The Russian-built RD-180 engine will start breathing fire three seconds ahead of liftoff, putting out a whopping thrust of 392-metric ton force. Atlas V will catapult off its launch pad once the twin boosters light up, pushing uphill with a total thrust of 734,700 Kilogram-force. Within seconds of lifting off, Atlas begins its pitch and roll maneuvers to head east-south-east on a ~99° launch azimuth, passing Mach 1 just 47 seconds into the flight with Maximum Dynamic Pressure following five seconds later.
The twin boosters burn out at T+94 seconds, but will be held by the vehicle until T+2 minutes and 9 seconds to ensure a safe separation in benign aerodynamic conditions. Continuing uphill powered by the RD-180 alone, Atlas V will cross the boundary of space and begin throttling back to limit stress on the vehicle when approaching Main Engine Cutoff – expected at T+4 minutes and 10 seconds. Six seconds after MECO, the Common Core Booster will be jettisoned to clear the way for the trusted Centaur to assume control of the flight.
Centaur will light its RL-10C main engine ten seconds after staging, soaring to a thrust of 11 metric ton-force to lift the stack into an initial Low Earth Parking Orbit. Four minutes and 34 seconds into the flight the protective Payload Fairing will be jettisoned, marking the end of the public launch broadcast as NRO missions fly into a pre-arranged News Blackout to allow the payload to enter a classified orbit.

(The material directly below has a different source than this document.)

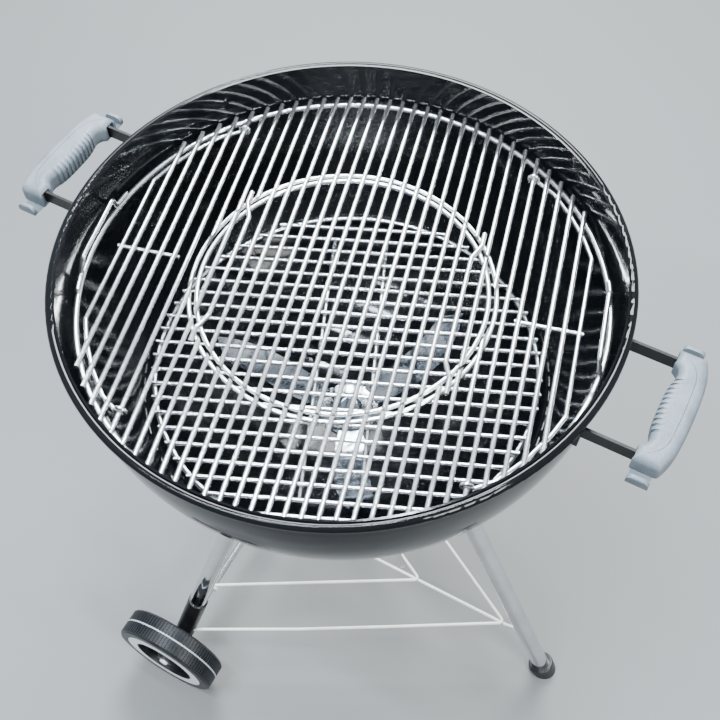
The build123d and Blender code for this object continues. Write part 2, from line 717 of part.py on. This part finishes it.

Per the NROL-61 launch, Centaur is likely to employ a two-burn ascent profile with an initial boost into an elliptical Low Earth Parking Orbit peaking over 1,000 Kilometers in altitude for a coast phase of under one hour in order to gain altitude in the elliptical orbit. The second burn will boost the apogee of the orbit and reduce its inclination to achieve a Geotransfer injection. Based on NROL-61, Satellite Analyst Ted Molczan expects NROL-52 to show up in an orbit around 1,100 by 35,800 Kilometers, inclined 18.7°.
The Centaur upper stage will be tasked with a retrograde deorbit maneuver a little over an hour into the mission to set it up for destructive re-entry over the Pacific Ocean, south of Hawaii.